I guess if the nerve’s big enough, it’s hard to miss…
As I read this, I thought of my two Phillipino pastor friends. Between them,they have planted around twenty thriving churches, and are aiming for fifty. Most of these churches gather around a central tree with no shelter. When it rains, they worship in the rain. When it is 110 degrees, they sweat, but they continue to grow and baptize new converts every week.
If my church got rid of A/C, i’d give it three weeks before all our members had relocated. We’re just too cool.
I know that wasn’t really your point, but that’s my application. π
Here’s a litmus test. Does the pastor, after the message, hang around in some visible spot for anybody who was there to come up and say a word, receive a prayer, ask a question.
To me it is that simple.
Chuck always was – back in the 90s when I was there. He would walk all the way out to the foyer, bad knees and all, greet as many people as possible until literally 5 minutes before the next service started and then he would HAVE to stop, because he also opened the next service and remained in the sanctuary throughout the service.
That was a great example and opportunity to this young “pastor-to-be”
There’s a lot of truth here, Michael. We live, as you know, in the “other Phoenix,” and I would imagine that a huge chunk of the offerings at our church goes to A/C. I’m spoiled and I know it.
Fusco,
Speaking from personal experience, I’m pretty sure this post doesn’t apply to you. π
CK,
Sometimes I write things without an agenda…just to help me think about the things I think in community.

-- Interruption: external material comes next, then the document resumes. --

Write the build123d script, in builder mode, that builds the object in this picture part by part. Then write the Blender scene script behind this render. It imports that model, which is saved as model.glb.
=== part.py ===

This really had no target…I smacked myself with it first.
Fusco!!!
Well stated!
Oh wait…it looks like the tide is rolling away from what you said….must stay on the popular side of the boat…
Ohyeah…well What do you know anyway? π
An old preacher used to tell me how he knew that God had hit His target.
He used the illustration of walking at night past a dark alley and hearing a pack of growling dogs from the darkness. If you throw a rock in their direction, you’ll know you hit one when you hear a yelp.
That is a ridiculous saying designed to keep people who disagree with what was stated silent.
If you are the first to speak up and disagree then everyone will think the thing applies to you whether it does or not.
Silly
Ixtlan, that is the perfect analogy. It’s pretty sad when speaking at conferences becomes part of what a pastor thinks is important. When I left the “hawaiian shirt” wearing tribe, I realized how unimportant conferences are.